Abundance doesn’t come naturally everywhere. The wastes of Numeria do not lend themselves to anything more than subsistence farming. The Kellids grow mostly root vegetables to partner with the meat they hunt for. Grains are mainly the province of larger towns that can afford to import them from Brevory or the River Kingdoms.

Lack of available space isn’t the only problem that Numerian farmers have to deal with. The metals and runoff that have made their way into the land after falling from the sky have poisoned much of the soil. Sometimes these contaminants are unnoticed until too late, and they don’t just kill off those who eat the tainted food. Sometimes the tainted food eats them.

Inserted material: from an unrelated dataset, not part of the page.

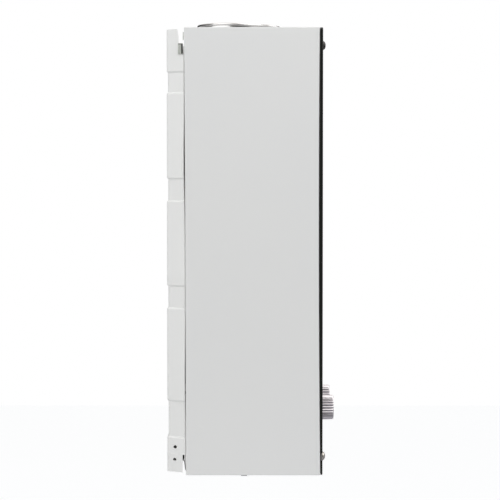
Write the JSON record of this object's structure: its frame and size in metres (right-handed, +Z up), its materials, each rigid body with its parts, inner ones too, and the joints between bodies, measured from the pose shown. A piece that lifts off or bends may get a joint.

Legend among the Kellids speaks of the night of the killer potato; when the alien liquids had seeped into the land mutated one of the Numerian farmer’s spuds into a perverted form of life. The homicidal potato murdered the farmer and devoured others in the village before running off into the night. Many Kellids swear that the mutant potato still roams the Numerian wastes.

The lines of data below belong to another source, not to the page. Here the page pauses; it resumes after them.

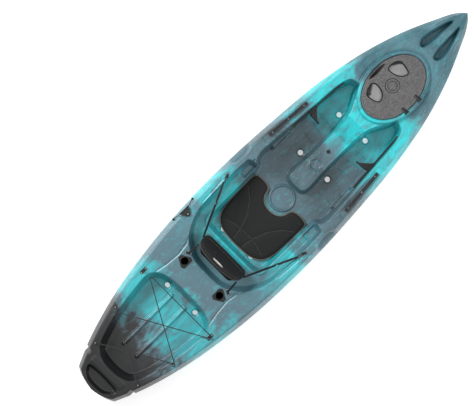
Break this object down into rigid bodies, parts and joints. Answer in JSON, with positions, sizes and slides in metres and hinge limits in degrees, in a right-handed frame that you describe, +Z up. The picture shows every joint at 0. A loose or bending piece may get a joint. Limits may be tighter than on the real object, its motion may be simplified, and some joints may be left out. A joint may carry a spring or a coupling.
{
  "type": "sit-on-top fishing kayak",
  "caption": "Sit-on-top fishing kayak with a hollow moulded hull, folding padded backrest, sliding foot braces, latched bow hatch, gear tracks and corded tankwell.",
  "frame": {"origin": "on the floor under the middle of the hull", "axes": "+X to the bow, +Y to port, +Z up"},
  "size_m": [3.35, 0.8262, 0.4543],
  "materials": {
    "hull_plastic": "satin rotomoulded polyethylene, swirled teal and slate",
    "hatch_plastic": "textured dark grey moulding",
    "black_plastic": "matt black moulding",
    "seal_rubber": "matt",
    "track_metal": "black anodised",
    "steel": "stainless, satin",
    "seat_fabric": "black padded fabric with grey piping",
    "webbing": "woven black webbing",
    "bungee": "black braided shock cord"
  },
  "bodies": {
    "hull": {"aft_bungee_posts": "black_plastic", "bungee_post_bolts": "steel", "console_plug": "black_plastic", "drain_plug_seal": "seal_rubber", "foot_rail_port": "black_plastic", "foot_rail_screws": "steel", "foot_rail_starboard": "black_plastic", "front_bungee_posts": "black_plastic", "front_pad_eyes": "black_plastic", "front_post_screws": "steel", "front_strap_port": "webbing", "front_strap_starboard": "webbing", "gear_track_port": "track_metal", "gear_track_screws": "steel", "gear_track_starboard": "track_metal", "hatch_gasket": "seal_rubber", "hatch_hinge_lugs": "black_plastic", "hatch_hinge_pins": "steel", "hull_bow": "hull_plastic", "hull_coaming": "hull_plastic", "hull_footwells": "hull_plastic", "hull_handle_bay": "hull_plastic", "hull_hatch_bay": "hull_plastic", "hull_rear_deck": "hull_plastic", "hull_seat_bay": "hull_plastic", "hull_stern": "hull_plastic", "hull_tankwell": "hull_plastic", "middle_bungee_posts": "black_plastic", "pad_eye_screws": "steel", "paddle_keeper_anchors": "black_plastic", "paddle_keeper_bolt": "steel", "paddle_keeper_cord": "bungee", "paddle_keeper_hook": "black_plastic", "paddle_keeper_knob": "black_plastic", "rear_pad_eyes": "black_plastic", "rear_strap_port": "webbing", "rear_strap_starboard": "webbing", "rod_holder_port": "black_plastic", "rod_holder_screws": "steel", "rod_holder_starboard": "black_plastic", "seat_hinge_brackets": "steel", "seat_hinge_rod": "steel", "seat_pad": "seat_fabric", "seat_pad_rivets": "steel", "snap_hooks": "steel", "strap_buckles": "black_plastic", "tankwell_bungee": "bungee"},
    "hatch": {"hatch_cover": "hatch_plastic"},
    "aft_latch": {"aft_latch_lever": "black_plastic", "aft_latch_cam": "black_plastic"},
    "forward_latch": {"forward_latch_lever": "black_plastic", "forward_latch_cam": "black_plastic"},
    "pedal_port": {"foot_pedal_port": "black_plastic"},
    "pedal_starboard": {"foot_pedal_starboard": "black_plastic"},
    "seat_back": {"seat_back_panel": "black_plastic", "seat_back_cushion": "seat_fabric"},
    "drain_plug": {"drain_plug": "black_plastic"}
  },
  "joints": [
    {"name": "hatch_hinge", "type": "hinge", "parent": "hull", "child": "hatch", "pos_m": [1.023, -0.175, 0.326], "axis": [1, 0, 0], "range_deg": [0, 105]},
    {"name": "aft_latch_turn", "type": "hinge", "parent": "hatch", "child": "aft_latch", "pos_m": [0.883, 0.079, 0.3155], "axis": [0, 0, -1], "range_deg": [0, 100]},
    {"name": "forward_latch_turn", "type": "hinge", "parent": "hatch", "child": "forward_latch", "pos_m": [1.163, 0.079, 0.3155], "axis": [0, 0, 1], "range_deg": [0, 100]},
    {"name": "pedal_slide_port", "type": "slide", "parent": "hull", "child": "pedal_port", "axis": [0.9975, -0.0711, 0], "range_m": [-0.112, 0.205]},
    {"name": "pedal_slide_starboard", "type": "slide", "parent": "hull", "child": "pedal_starboard", "axis": [0.9975, 0.0711, 0], "range_m": [-0.112, 0.205]},
    {"name": "seat_back_fold", "type": "hinge", "parent": "hull", "child": "seat_back", "pos_m": [-0.465, 0, 0.211], "axis": [0, 1, 0], "range_deg": [-12, 100]},
    {"name": "drain_plug_turn", "type": "hinge", "parent": "hull", "child": "drain_plug", "pos_m": [-1.616, -0.116, 0.2918], "axis": [0, 0, 1], "range_deg": [0, 360]}
  ]
}
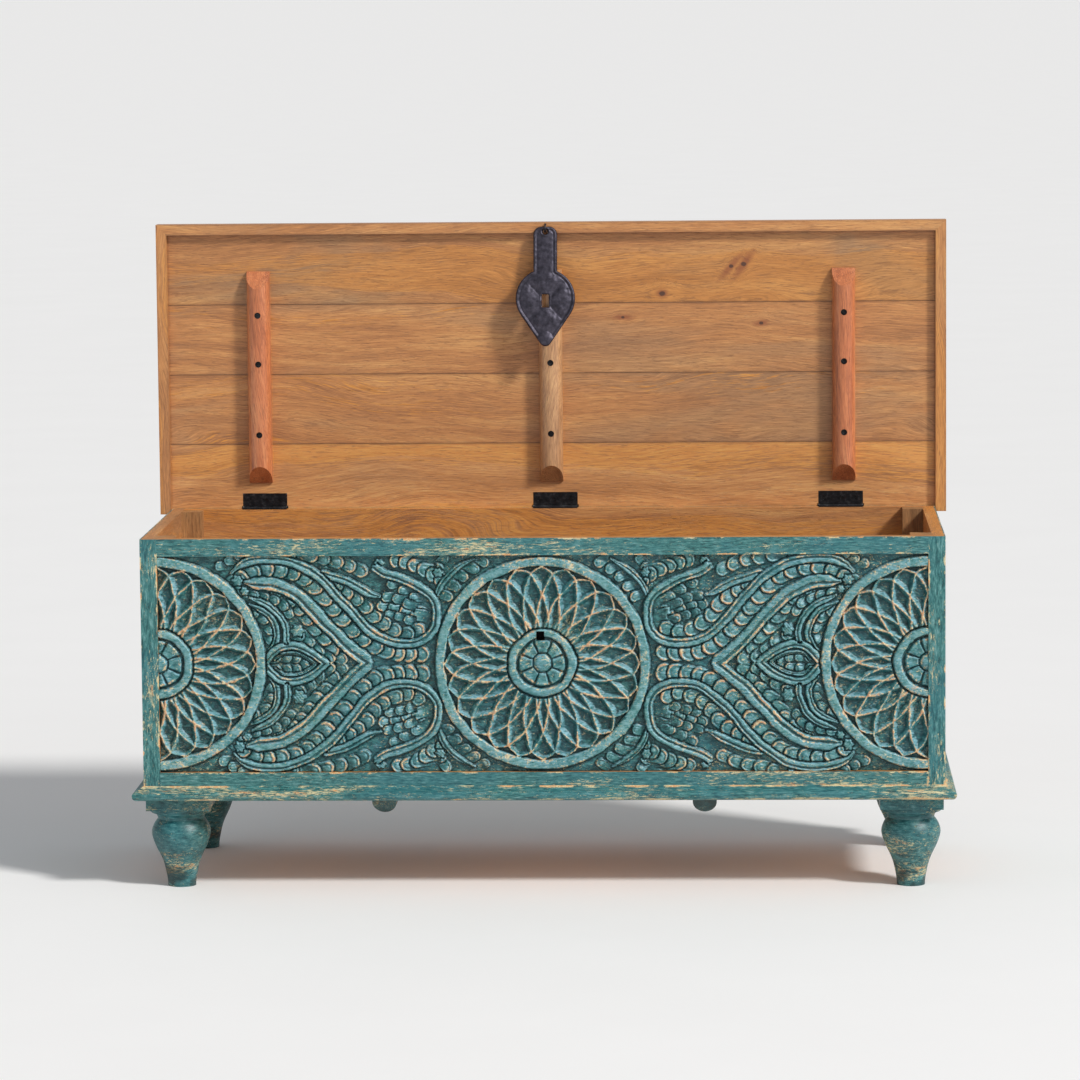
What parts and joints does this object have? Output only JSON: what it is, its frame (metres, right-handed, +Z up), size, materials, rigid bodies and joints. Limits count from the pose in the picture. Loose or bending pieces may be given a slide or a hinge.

During the harvest season much of the food must be checked for contamination. This process has helped form the somber harvest ritual that many Kellid tribe go through before their meager victuals can be eaten. Not every part of their ceremony is dour. Usually one of the younger men of the tribe will dress up as the mutant potato and chase around the kids, who in turn whack him with sticks. When the Potato man finally “dies” the children are offered tasty treats for their heroism.

And there you have it, five different harvest celebrations. But Golarion is a big place and there are probably many other harvest traditions. Be it Golarion or Homebrew, figuring out the important customs of a people helps shape the culture. So what are your harvest ideas?